Even though the Sooners had lost five games the year before, they'd led in many of those games. They just hadn't finished them.
Heupel was reminding them how close they were.
"We believed every word he said," Marshall said. "We practiced like it."
Of course, there were lots of leader on that team. Bubba Burcham. Seth Littrell. Chris Hammons. Calmus. Marshall, too. But there was an ease with which Heupel maneuvered among the team. Offense. Defense. New. Old. None of that mattered.
He bridged any gap.
"That's just in his blood ... " Marshall said. "No one really had to tell Josh to lead. He's just a natural. It was real easy to get on board with his message because he lived it. He studied hard, practiced hard on and off the field. He was exceptional, so it was real easy to believe what he said."

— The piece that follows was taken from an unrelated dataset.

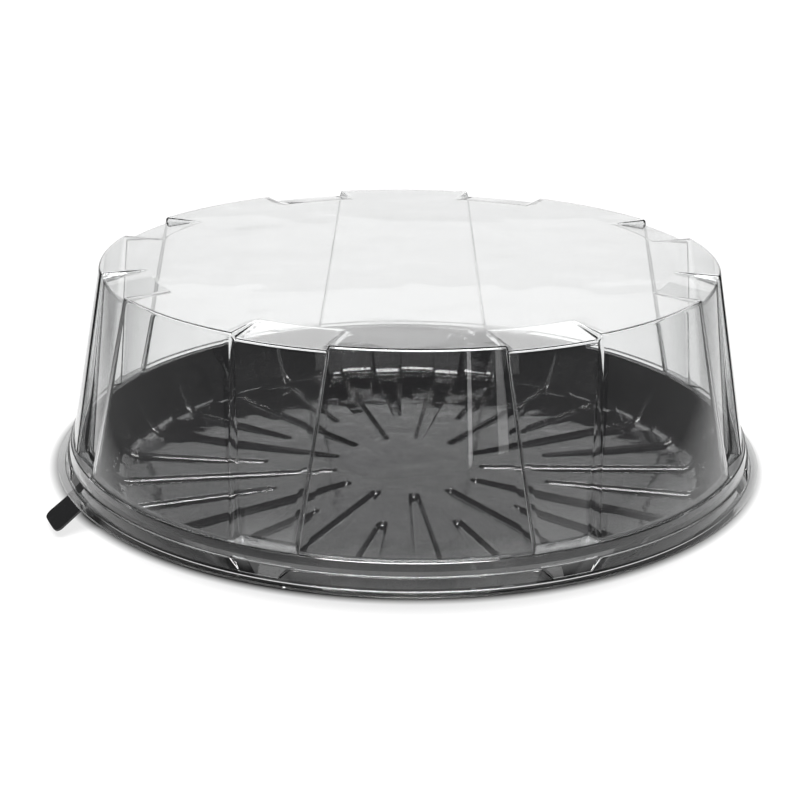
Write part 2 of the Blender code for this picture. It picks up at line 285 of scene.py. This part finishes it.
def flute_plan(face, inside):
    """Half angles of a flute's mouth and bed at each station of the panel's face."""
    radius, height = face[:, 0], face[:, 1]
    down = np.clip((FLUTE_SHOULDER_Z - height) / (FLUTE_SHOULDER_Z - LEDGE_Z), 0.0, 1.0)
    mouth = FLUTE_HALF_TOP + (FLUTE_HALF_BASE - FLUTE_HALF_TOP) * down
    side = FLUTE_SIDE_TOP + (FLUTE_SIDE_BASE - FLUTE_SIDE_TOP) * down
    out = np.clip((radius - FLUTE_RAMP_R) / (DOME_TOP_R - FLUTE_RAMP_R), 0.0, 1.0)
    mouth += (FLUTE_HALF_RAMP - FLUTE_HALF_TOP) * (1.0 - out)
    skirt = height < LEDGE_Z - 1.2 * MM  # below the rounded edge of the ledge
    fall = np.clip((BAND_STEP_Z - height) / (BAND_STEP_Z - DENT_FOOT_Z), 0.0, 1.0)
    mouth = np.where(skirt, DENT_HALF_HEAD + (DENT_HALF_FOOT - DENT_HALF_HEAD) * fall, mouth)
    side = np.where(skirt, DENT_SIDE, side)
    if inside:
        mouth = mouth + 0.5 * DOME_SHEET / np.maximum(radius, FLUTE_RAMP_R)
    return mouth[:, None], (mouth - side)[:, None]


def dome_grid(inside):
    """One face of the dome: wide panels blended into flutes around the axis."""
    panel, flute = panel_face(), flute_face()
    mouth, bed = flute_plan(panel, inside)
    if inside:
        panel = other_face(panel, DOME_SHEET)
        flute = other_face(flute, DOME_SHEET)
    half_pitch = pi / FLUTES
    land = np.linspace(0.0, 1.0, 15)[:-1]
    side = np.linspace(0.0, 1.0, 9)[:-1]
    floor = np.linspace(-1.0, 1.0, 13)
    left = -half_pitch + (half_pitch - mouth) * land
    left_side = -mouth + (mouth - bed) * side
    across = np.hstack([left, left_side, bed * floor, -left_side[:, ::-1], -left[:, :0:-1]])
    depth = np.hstack([land * 0, ease(side), floor * 0 + 1, ease(side)[::-1], land[1:] * 0])
    angle = np.hstack([across + (number + 0.5) * 2 * half_pitch for number in range(FLUTES)])
    depth = np.tile(depth, FLUTES)
    radius = panel[:, :1] * (1 - depth) + flute[:, :1] * depth
    height = panel[:, 1:] * (1 - depth) + flute[:, 1:] * depth
    return polar_grid(radius, angle, height)


def make_dome(material):
    """Clear dome lid as one thin sheet."""
    outer, inner = dome_grid(False), dome_grid(True)
    points = sheet_points(outer, inner, DOME_TOP_Z, DOME_SHEET)
    faces = sheet_faces(*outer.shape[:2])
    dome = add_piece("dome_sheet", points, faces, "dome_lid", material)
    # Light passes through the clear sheet without a shadow or a cast of its own.
    dome.visible_shadow = False
    dome.visible_diffuse = False


# ---------------------------------------------------------------- tray

def tray_outline(floor_height, corner_r, fillet):
    """Upper face of the tray from its hub out over the floor, up the wall and over the rim."""
    share = (GROOVE_FADE_Z - FLOOR_Z) / (RIM_Z - FLOOR_Z)
    fade_r = FLOOR_R + (RIM_INNER_R - FLOOR_R) * share
    return outline([
        (HUB_R, floor_height, 0, 0, 3),
        (LONG_TIP_R, floor_height, 0, 0, 8),
        (LONG_TIP_R + TIP_STATIONS, floor_height, 0, 0, 5),
        (SHORT_TIP_R, floor_height, 0, 0, 8),
        (SHORT_TIP_R + TIP_STATIONS, floor_height, 0, 0, 7),
        (corner_r, floor_height, fillet, 7, 3),
        (fade_r, GROOVE_FADE_Z, 0, 0, 4),
        (RIM_INNER_R, RIM_Z, RIM_FILLET, 5, 1),
        (RIM_OUTER_R, RIM_Z, RIM_FILLET, 5, 3),
        (SKIRT_FOOT_R, RIM_SKIRT_FOOT_Z, 0, 0, 0),
    ])


def groove_half_width(radius, long_one):
    """Half the width of a wedge groove's mouth at each radius."""
    tip_r = LONG_TIP_R if long_one else SHORT_TIP_R
    tip_half = LONG_TIP_HALF if long_one else SHORT_TIP_HALF
    along = np.clip((radius - tip_r) / (FLOOR_R - tip_r), 0.0, 1.0)
    return tip_half + (GROOVE_END_HALF - tip_half) * along


def groove_section(share):
    """Depth share across a groove's side: a steep upper part, a slope and a soft lower fold."""
    return np.interp(share, *zip(*GROOVE_SIDE))


def groove_depth(lateral, half, past_tip):
    """Share of the full depth, from the distances to the groove's side and to its round tip."""
    to_side = half - lateral
    to_tip = past_tip + 0 * to_side
    corner = np.hypot(np.maximum(GROOVE_TIP_ROUND - to_side, 0.0),
                      np.maximum(GROOVE_TIP_ROUND - to_tip, 0.0))
    rounded = GROOVE_TIP_ROUND - corner
    inside = np.where(corner > 0, rounded, np.minimum(to_side, to_tip))
    return groove_section(inside / GROOVE_SIDE_RUN)


def tray_grid(underside):
    """One face of the tray: lands blended into long and short grooves around the axis."""
    land = tray_outline(FLOOR_Z, FLOOR_R, FLOOR_FILLET)
    groove = tray_outline(FLOOR_Z - GROOVE_DEPTH, GROOVE_CORNER_R, GROOVE_FILLET)
    plan_r = groove[:, :1].copy()
    widening = 0.0
    if underside:
        land, groove = other_face(land, TRAY_SHEET), other_face(groove, TRAY_SHEET)
        widening = UNDERSIDE_WIDENING
    pitch = 2 * pi / GROOVES
    between = np.linspace(0.0, 1.0, 4)[:-1]
    side = np.array([share for share, depth in GROOVE_SIDE])
    bottom = np.linspace(-1.0, 1.0, 5)[1:-1]
    angles, depths = [], []
    spread = np.clip(plan_r, LONG_TIP_R, FLOOR_R)
    for number in range(GROOVES):
        long_one = number % 2 == 0
        tip_r = LONG_TIP_R if long_one else SHORT_TIP_R
        half = groove_half_width(plan_r, long_one) + widening
        bed = half - GROOVE_SIDE_RUN
        edge = pitch / 2 * spread
        left = -edge + (edge - half) * between
        left_side = -half + (half - bed) * side
        lateral = np.hstack([left, left_side, bed * bottom, -left_side[:, ::-1], -left[:, :0:-1]])
        past_tip = plan_r - tip_r + widening
        depths.append(groove_depth(np.abs(lateral), half, past_tip))
        angles.append(lateral / spread + GROOVE_PHASE + number * pitch)
    depth, angle = np.hstack(depths), np.hstack(angles)
    radius = land[:, :1] * (1 - depth) + groove[:, :1] * depth
    height = land[:, 1:] * (1 - depth) + groove[:, 1:] * depth
    return polar_grid(radius, angle, height)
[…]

Marshall and Heupel have remained close through the nearly quarter of a century since they played togehter. They know each other's families and still communicate regularly.
"A good human, good friend," Marshall said. "Love him dearly."
That will make Saturday's game a nearly unbearable experience for Marshall as his good friend faces his alma mater.
Venables was Marshall's coach at OU, and they, too, remain close.
"It's weird because Coach Venables and that crew taught us to love your brother, always stick with him, right?" Marshall said. "So ... "
He paused a long moment.
"Um ... "
He paused again, then chuckled.
"I'm not gonna go," he said when I asked him if he was going to be in Norman for the game. "I'm not gonna go to that one. It's too much for me. My blood pressure, I'll probably pass out. I'm just getting pulled in every direction."
But he already has what he needs to do a big barbecue, grill out and watch the game at home.
"So nobody knows who I'm cheering for," he said.
Safe to say, Marshall isn't the only Sooner with heartstrings on both sidelines. Everyone knew how much Heupel helped turn the fortunes of the Sooners on the field — frankly, without him, the Stoops Era would not have been as successful, would not have begotten the Riley Era, would not have positioned OU to be irresistible to the SEC — but those on the inside back then knew how much more Heupel changed.
"There was plenty of guys that helped create the culture," Venables said, "but Josh led the way."
Venables is forever grateful that his evaluation of Heupel from the football office windows was so very wrong.
"Don't judge a book by its cover," he said with a smile.
Even if the book is skinny, frail and a bit pasty.